The couple and their son all died from carbon monoxide poisoning and smoke inhalation. Their bodies were found covered in first-and second-degree burns.
The couple's three other children escaped from the fire by breaking a window and climbing on to the roof, eventually being helped down by members of the public, coroner Marcus Elliott said in the report.
They had called out to their parents and brother to warn them of the blaze, but had no response.
Tej and Tika are believed to have been awake at the time of the fire as they were both fully dressed when their bodies were found.

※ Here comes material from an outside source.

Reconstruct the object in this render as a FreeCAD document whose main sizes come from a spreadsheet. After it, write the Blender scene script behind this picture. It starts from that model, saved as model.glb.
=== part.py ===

It is believed Tika was first alerted to the fire when she opened the couple's bedroom door and led Prem down the hallway, through smoke towards the top of the stairs to escape.
She went back to try help her husband and children but became caught in the fire.
Tej was unable to escape from the bedroom and tried to protect himself from the flames by covering himself in blankets.
No evidence has been found to determine what caused the kettle to ignite, nor has there been any evidence to prove the kettle was faulty at the time of its sale.
Mr Elliott ruled the risk of death or injury caused by appliances such as the kettle could be reduced when they were monitored or turned off at the wall/socket after being used.
While there were smoke alarms installed in the flat, the batteries had been removed because they had been falsely going off.
Properly placed smoke alarms could save lives, Mr Elliott said. A smoke alarm should be installed in every bedroom, living area and hallway in each house, he said.